§ Problem description
In the listing below, find the line containing "Write the build123d" and the line containing "hood_height = 58.8". Repeat exactly those two lines and every line between them, nothing more.

§ Data extract
============================================================

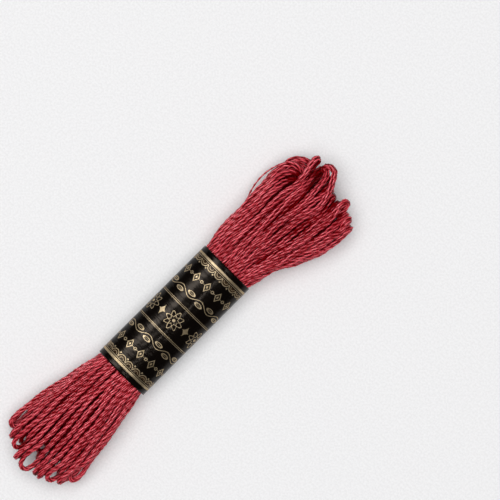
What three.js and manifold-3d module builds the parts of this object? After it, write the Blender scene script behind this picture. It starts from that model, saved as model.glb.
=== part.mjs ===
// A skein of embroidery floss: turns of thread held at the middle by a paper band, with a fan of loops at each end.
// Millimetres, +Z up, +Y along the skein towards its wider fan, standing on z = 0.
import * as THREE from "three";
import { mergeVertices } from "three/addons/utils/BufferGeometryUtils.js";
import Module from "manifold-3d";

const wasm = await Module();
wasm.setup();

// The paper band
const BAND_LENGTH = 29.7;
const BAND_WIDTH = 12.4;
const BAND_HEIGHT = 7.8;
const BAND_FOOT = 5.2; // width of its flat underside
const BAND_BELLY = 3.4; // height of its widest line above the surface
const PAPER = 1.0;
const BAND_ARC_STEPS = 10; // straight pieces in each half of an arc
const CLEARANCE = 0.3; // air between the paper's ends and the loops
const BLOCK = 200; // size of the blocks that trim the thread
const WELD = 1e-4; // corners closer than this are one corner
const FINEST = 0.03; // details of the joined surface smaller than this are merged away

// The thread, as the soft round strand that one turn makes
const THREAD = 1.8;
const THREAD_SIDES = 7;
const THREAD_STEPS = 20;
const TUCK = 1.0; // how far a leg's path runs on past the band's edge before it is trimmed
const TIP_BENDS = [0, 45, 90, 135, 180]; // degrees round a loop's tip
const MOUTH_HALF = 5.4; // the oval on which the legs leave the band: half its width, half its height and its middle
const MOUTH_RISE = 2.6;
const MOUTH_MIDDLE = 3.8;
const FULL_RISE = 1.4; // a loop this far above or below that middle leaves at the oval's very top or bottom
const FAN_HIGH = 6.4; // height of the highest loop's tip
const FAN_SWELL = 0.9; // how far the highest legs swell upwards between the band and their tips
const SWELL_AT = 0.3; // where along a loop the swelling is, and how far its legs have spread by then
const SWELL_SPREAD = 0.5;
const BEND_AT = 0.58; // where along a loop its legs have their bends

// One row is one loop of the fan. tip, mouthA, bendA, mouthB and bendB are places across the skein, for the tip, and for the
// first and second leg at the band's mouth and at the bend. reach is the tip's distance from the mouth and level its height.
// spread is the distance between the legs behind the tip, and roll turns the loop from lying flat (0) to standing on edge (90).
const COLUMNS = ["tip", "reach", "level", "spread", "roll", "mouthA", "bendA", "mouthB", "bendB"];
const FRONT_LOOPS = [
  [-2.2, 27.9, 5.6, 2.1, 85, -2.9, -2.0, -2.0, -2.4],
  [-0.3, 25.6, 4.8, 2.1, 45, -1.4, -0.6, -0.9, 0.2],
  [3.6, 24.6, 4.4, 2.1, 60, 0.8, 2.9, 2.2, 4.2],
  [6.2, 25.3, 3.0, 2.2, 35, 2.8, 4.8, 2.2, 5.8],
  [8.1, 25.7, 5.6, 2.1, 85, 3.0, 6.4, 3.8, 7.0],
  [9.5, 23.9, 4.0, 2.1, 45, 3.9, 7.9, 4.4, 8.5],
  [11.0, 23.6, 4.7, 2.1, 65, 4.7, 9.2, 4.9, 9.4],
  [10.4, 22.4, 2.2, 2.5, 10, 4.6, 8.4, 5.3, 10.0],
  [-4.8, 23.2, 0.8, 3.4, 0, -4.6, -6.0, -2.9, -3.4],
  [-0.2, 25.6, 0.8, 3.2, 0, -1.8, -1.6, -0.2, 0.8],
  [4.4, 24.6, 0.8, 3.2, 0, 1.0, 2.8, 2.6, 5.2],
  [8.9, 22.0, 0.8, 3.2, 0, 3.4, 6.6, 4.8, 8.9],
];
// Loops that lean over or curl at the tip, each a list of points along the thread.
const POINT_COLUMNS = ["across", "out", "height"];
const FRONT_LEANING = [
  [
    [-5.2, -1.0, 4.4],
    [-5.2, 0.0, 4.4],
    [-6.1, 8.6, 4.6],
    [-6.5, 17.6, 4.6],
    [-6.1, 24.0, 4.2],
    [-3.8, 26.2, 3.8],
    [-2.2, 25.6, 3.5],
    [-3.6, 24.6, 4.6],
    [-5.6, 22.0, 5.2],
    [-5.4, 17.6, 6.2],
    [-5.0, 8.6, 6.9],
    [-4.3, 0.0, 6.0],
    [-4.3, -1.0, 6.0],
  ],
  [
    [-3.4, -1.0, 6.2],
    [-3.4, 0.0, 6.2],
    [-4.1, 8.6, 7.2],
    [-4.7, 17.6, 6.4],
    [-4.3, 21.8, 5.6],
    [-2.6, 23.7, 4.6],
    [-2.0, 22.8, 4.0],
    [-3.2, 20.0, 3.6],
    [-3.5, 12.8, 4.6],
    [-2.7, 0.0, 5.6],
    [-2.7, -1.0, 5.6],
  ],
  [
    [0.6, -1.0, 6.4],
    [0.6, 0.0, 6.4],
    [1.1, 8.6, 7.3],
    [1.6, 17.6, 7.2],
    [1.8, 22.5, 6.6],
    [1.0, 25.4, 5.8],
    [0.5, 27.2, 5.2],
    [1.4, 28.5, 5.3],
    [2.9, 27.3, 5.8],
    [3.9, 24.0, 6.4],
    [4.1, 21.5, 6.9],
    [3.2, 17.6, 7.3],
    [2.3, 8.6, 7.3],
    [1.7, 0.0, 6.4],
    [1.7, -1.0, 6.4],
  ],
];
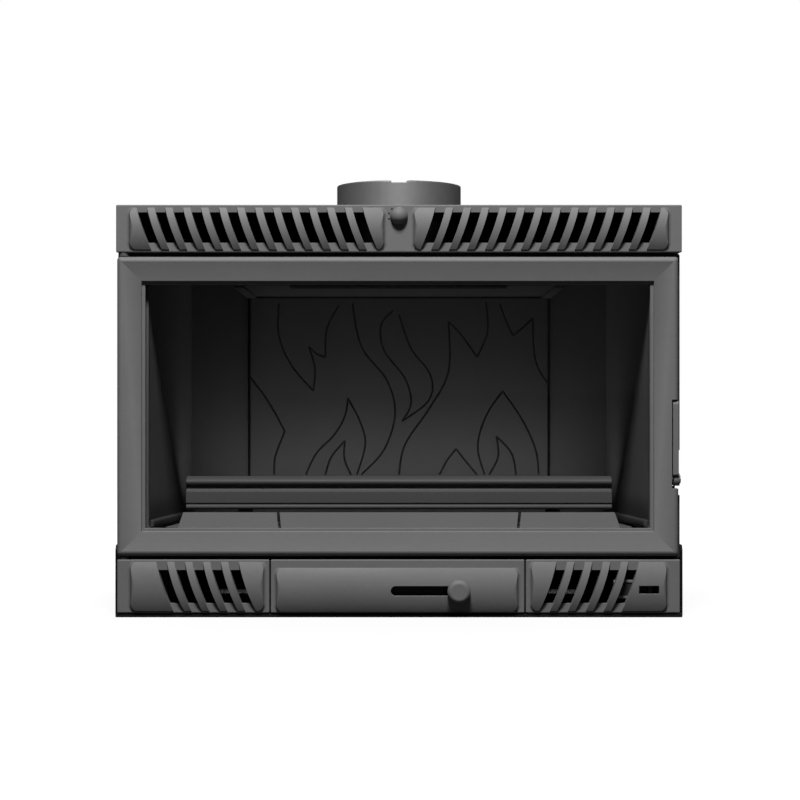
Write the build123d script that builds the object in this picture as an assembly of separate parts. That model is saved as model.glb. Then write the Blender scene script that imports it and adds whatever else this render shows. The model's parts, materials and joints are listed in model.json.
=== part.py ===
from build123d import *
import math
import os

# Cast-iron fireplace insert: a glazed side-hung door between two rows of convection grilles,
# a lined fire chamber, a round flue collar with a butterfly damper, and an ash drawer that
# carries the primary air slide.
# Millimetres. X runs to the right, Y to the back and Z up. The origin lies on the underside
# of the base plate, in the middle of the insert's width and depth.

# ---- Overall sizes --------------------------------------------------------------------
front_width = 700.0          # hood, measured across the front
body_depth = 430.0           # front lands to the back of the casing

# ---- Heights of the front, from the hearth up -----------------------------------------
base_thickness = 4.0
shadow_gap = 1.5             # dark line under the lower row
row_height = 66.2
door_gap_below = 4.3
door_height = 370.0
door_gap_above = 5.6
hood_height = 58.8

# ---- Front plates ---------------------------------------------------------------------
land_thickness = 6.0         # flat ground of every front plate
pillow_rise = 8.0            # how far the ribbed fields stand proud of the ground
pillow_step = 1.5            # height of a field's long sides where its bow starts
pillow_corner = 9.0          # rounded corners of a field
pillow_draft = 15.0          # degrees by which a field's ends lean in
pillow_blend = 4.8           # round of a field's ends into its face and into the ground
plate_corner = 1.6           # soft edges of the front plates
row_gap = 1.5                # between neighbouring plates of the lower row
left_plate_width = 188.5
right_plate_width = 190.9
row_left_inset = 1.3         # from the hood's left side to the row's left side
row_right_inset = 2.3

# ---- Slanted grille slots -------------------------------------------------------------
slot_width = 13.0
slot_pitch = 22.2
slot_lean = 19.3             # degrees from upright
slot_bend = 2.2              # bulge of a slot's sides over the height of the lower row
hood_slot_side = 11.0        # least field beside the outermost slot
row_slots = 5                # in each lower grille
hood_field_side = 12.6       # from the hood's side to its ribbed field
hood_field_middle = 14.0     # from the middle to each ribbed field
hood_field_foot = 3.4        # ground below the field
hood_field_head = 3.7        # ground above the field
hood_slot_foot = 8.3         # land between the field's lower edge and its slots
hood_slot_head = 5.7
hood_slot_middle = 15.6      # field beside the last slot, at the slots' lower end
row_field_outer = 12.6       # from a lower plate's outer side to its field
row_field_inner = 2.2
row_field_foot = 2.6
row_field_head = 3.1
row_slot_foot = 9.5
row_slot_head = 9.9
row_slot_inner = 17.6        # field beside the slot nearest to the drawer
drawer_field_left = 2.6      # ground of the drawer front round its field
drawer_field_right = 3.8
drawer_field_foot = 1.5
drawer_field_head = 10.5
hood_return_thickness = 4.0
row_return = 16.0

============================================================

§ Answer to the problem
Write the build123d script that builds the object in this picture as an assembly of separate parts. That model is saved as model.glb. Then write the Blender scene script that imports it and adds whatever else this render shows. The model's parts, materials and joints are listed in model.json.
=== part.py ===
from build123d import *
import math
import os

# Cast-iron fireplace insert: a glazed side-hung door between two rows of convection grilles,
# a lined fire chamber, a round flue collar with a butterfly damper, and an ash drawer that
# carries the primary air slide.
# Millimetres. X runs to the right, Y to the back and Z up. The origin lies on the underside
# of the base plate, in the middle of the insert's width and depth.

# ---- Overall sizes --------------------------------------------------------------------
front_width = 700.0          # hood, measured across the front
body_depth = 430.0           # front lands to the back of the casing

# ---- Heights of the front, from the hearth up -----------------------------------------
base_thickness = 4.0
shadow_gap = 1.5             # dark line under the lower row
row_height = 66.2
door_gap_below = 4.3
door_height = 370.0
door_gap_above = 5.6
hood_height = 58.8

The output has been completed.